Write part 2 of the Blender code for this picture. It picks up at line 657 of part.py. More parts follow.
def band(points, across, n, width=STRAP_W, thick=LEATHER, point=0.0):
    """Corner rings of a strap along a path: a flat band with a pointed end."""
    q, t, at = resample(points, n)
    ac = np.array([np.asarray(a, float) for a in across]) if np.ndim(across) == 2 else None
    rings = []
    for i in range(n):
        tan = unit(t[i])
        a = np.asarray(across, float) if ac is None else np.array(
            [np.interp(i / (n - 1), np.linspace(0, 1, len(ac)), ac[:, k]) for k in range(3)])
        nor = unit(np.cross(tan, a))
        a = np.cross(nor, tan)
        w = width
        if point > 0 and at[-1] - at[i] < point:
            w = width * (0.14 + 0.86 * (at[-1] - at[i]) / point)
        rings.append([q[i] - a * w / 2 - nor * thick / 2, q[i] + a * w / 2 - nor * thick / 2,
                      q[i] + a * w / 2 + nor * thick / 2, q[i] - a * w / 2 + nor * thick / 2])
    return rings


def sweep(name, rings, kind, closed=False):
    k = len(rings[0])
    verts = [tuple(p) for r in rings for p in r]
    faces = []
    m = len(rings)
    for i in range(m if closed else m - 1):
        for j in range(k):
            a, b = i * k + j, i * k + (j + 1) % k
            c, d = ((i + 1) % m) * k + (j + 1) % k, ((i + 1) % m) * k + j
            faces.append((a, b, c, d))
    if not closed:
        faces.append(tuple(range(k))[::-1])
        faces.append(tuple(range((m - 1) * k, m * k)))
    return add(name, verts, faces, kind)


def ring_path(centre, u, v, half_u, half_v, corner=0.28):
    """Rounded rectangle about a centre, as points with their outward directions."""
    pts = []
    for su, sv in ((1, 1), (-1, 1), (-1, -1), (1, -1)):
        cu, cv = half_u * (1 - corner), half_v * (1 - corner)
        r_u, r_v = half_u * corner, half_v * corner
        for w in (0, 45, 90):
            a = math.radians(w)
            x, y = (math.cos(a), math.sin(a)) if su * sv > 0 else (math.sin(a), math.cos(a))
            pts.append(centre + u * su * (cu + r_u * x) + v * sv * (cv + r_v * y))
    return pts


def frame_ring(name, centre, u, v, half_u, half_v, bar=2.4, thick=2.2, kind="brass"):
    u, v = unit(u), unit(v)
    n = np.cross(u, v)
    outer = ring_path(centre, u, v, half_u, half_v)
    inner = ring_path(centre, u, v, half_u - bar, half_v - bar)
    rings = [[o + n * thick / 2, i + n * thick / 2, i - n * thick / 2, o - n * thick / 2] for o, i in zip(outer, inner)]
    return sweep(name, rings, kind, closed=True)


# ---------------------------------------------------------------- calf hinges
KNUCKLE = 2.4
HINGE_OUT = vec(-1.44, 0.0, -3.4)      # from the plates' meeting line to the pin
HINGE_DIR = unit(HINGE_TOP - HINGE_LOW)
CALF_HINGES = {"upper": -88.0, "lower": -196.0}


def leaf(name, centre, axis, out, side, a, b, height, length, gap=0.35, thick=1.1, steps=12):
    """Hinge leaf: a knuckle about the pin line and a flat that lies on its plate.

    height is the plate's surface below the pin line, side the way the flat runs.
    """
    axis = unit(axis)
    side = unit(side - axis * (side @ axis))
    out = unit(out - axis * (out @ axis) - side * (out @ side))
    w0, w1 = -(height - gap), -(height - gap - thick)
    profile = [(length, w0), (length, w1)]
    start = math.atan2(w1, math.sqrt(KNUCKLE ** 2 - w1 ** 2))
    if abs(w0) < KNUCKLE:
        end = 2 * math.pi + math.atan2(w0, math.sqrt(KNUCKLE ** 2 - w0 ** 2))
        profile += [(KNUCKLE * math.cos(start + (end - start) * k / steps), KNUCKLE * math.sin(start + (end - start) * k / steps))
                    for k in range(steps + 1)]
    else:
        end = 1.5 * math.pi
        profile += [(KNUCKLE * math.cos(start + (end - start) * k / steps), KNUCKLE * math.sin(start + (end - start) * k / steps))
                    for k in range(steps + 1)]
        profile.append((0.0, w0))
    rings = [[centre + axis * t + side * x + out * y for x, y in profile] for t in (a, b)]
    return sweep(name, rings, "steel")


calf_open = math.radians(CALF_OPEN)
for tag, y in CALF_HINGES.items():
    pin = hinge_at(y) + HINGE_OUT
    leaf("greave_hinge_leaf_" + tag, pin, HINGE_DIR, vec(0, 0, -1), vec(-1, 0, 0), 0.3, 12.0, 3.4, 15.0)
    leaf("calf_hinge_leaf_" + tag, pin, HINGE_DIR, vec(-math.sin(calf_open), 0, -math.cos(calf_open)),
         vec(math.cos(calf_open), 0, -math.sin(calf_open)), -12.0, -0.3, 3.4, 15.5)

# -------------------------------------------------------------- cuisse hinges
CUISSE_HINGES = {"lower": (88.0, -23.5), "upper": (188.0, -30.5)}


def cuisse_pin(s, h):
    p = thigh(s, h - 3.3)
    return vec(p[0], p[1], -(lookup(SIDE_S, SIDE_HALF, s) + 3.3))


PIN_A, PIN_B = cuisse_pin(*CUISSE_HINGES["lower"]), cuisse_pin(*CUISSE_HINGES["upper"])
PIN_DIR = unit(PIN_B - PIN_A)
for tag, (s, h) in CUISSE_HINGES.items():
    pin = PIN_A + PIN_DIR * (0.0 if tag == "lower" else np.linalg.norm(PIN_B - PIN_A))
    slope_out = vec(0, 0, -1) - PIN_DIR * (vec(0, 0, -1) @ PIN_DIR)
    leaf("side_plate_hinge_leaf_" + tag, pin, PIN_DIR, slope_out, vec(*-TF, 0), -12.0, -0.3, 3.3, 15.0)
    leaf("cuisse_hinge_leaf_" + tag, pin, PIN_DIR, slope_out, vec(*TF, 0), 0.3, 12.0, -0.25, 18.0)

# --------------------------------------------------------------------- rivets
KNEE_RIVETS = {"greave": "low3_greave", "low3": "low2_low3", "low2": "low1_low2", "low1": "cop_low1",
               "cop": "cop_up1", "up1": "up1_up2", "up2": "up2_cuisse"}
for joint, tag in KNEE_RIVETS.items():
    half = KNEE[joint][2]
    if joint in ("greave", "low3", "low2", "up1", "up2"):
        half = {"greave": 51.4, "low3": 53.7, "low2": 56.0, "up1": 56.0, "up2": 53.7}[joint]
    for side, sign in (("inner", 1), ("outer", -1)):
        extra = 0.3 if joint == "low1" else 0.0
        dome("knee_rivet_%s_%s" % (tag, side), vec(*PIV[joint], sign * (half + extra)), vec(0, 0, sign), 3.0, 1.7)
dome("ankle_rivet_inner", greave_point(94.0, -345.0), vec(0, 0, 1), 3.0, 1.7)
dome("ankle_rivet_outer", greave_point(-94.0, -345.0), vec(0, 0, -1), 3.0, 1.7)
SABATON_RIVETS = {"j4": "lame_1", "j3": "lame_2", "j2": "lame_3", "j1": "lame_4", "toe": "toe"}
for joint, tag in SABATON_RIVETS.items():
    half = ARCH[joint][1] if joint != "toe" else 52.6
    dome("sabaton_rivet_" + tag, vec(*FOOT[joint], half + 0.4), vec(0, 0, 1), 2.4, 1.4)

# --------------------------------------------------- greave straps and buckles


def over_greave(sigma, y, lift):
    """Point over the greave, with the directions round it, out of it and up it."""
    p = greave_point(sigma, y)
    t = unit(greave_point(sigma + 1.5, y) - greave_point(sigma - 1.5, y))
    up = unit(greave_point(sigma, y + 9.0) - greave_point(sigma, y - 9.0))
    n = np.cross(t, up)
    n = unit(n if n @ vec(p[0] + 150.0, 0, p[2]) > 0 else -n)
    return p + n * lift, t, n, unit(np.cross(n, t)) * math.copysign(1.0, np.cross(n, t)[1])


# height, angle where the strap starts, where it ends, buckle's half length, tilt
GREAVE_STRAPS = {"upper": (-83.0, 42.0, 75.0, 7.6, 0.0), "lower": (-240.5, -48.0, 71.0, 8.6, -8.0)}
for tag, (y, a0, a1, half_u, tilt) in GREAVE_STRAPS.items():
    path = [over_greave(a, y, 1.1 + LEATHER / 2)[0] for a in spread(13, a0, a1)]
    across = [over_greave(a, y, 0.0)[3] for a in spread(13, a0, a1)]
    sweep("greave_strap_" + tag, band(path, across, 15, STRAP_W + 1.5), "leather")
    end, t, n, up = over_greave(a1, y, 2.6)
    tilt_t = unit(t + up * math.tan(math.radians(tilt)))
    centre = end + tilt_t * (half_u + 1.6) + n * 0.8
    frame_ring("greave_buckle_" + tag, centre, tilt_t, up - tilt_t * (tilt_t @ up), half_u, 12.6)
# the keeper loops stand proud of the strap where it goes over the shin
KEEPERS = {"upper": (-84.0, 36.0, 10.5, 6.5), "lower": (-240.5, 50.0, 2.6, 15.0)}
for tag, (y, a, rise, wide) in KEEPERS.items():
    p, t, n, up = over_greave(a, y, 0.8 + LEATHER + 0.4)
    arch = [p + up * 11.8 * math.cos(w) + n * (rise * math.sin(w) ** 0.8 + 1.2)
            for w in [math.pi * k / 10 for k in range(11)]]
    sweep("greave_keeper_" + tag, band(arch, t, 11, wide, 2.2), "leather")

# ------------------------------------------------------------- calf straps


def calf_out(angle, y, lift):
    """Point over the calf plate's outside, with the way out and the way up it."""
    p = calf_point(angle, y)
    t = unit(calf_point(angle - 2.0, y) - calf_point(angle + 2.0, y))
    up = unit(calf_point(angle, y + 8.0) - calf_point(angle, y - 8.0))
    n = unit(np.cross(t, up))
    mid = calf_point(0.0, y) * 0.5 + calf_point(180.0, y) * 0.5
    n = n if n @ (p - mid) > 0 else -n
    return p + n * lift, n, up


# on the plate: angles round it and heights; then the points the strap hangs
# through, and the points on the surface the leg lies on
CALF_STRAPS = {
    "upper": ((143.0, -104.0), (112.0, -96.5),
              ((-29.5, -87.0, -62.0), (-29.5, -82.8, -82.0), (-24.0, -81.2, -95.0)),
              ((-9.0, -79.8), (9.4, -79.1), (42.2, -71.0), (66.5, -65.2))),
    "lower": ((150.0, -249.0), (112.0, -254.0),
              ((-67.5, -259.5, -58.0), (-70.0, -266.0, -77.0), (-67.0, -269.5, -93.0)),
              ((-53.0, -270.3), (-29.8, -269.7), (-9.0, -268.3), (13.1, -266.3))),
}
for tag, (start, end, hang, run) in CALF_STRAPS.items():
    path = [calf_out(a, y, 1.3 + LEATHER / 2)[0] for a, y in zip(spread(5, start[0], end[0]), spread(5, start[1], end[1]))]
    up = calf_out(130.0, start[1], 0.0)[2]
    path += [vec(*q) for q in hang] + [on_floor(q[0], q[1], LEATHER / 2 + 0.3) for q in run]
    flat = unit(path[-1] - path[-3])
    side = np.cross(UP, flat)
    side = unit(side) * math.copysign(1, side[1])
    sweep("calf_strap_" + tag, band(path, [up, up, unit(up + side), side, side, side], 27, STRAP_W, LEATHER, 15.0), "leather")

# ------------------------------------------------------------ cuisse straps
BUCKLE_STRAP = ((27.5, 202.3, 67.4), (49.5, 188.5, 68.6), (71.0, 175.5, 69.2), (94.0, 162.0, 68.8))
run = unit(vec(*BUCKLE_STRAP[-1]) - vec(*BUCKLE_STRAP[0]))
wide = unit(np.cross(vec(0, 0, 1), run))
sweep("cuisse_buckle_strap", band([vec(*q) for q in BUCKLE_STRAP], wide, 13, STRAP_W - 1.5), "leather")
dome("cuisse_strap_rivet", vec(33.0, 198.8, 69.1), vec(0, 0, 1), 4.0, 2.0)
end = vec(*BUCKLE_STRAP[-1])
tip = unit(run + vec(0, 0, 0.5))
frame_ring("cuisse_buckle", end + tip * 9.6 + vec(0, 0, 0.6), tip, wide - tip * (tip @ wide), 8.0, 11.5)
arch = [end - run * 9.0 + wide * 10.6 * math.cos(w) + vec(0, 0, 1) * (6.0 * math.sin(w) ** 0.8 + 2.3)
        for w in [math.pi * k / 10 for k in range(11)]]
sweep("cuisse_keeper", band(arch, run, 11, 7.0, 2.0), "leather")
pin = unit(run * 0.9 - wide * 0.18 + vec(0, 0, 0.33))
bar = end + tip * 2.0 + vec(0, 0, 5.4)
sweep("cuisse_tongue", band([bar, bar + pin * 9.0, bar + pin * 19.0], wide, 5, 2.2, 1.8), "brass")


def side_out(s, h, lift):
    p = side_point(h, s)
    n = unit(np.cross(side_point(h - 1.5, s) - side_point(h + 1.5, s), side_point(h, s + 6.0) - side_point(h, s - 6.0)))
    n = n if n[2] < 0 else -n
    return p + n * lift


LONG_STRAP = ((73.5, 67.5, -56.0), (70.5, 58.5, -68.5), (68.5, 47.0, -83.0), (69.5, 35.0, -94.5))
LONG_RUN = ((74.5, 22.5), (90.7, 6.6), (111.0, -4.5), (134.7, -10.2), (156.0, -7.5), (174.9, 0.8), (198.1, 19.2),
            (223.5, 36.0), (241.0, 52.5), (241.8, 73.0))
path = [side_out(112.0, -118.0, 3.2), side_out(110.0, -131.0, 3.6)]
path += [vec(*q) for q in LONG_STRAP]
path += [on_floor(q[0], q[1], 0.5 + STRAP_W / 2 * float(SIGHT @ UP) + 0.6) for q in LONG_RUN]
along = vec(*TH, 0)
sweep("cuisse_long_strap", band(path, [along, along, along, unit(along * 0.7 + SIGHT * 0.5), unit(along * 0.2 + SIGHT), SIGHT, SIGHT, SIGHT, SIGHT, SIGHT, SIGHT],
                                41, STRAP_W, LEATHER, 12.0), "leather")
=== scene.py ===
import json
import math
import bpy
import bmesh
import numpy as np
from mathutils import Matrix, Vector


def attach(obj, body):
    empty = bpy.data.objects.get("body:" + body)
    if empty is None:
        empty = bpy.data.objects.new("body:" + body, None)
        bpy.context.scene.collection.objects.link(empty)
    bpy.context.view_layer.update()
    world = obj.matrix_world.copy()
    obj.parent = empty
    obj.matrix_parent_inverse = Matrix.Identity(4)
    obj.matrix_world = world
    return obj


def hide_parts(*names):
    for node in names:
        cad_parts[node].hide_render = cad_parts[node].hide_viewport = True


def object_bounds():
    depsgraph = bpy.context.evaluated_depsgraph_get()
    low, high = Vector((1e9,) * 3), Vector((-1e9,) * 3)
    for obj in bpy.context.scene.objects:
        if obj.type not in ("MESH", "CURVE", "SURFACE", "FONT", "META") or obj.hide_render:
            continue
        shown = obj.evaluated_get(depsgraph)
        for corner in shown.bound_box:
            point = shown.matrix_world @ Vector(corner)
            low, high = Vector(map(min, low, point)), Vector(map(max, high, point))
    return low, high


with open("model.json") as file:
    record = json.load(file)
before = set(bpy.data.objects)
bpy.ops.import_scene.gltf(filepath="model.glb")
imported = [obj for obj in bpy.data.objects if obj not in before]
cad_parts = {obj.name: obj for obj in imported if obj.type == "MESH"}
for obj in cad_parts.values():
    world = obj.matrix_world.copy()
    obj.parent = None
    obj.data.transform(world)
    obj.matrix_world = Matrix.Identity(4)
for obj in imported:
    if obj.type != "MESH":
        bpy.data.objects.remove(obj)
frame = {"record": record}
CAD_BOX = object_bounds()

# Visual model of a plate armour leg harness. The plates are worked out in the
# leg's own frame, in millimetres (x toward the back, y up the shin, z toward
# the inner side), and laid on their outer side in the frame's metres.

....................

#### Do this
Print, without alteration, the lines from the line with "Vector(map(max, high, point))" to the line with "imported = [obj". Include both of them, and omit every other line.

#### Problem solution
            low, high = Vector(map(min, low, point)), Vector(map(max, high, point))
    return low, high


with open("model.json") as file:
    record = json.load(file)
before = set(bpy.data.objects)
bpy.ops.import_scene.gltf(filepath="model.glb")
imported = [obj for obj in bpy.data.objects if obj not in before]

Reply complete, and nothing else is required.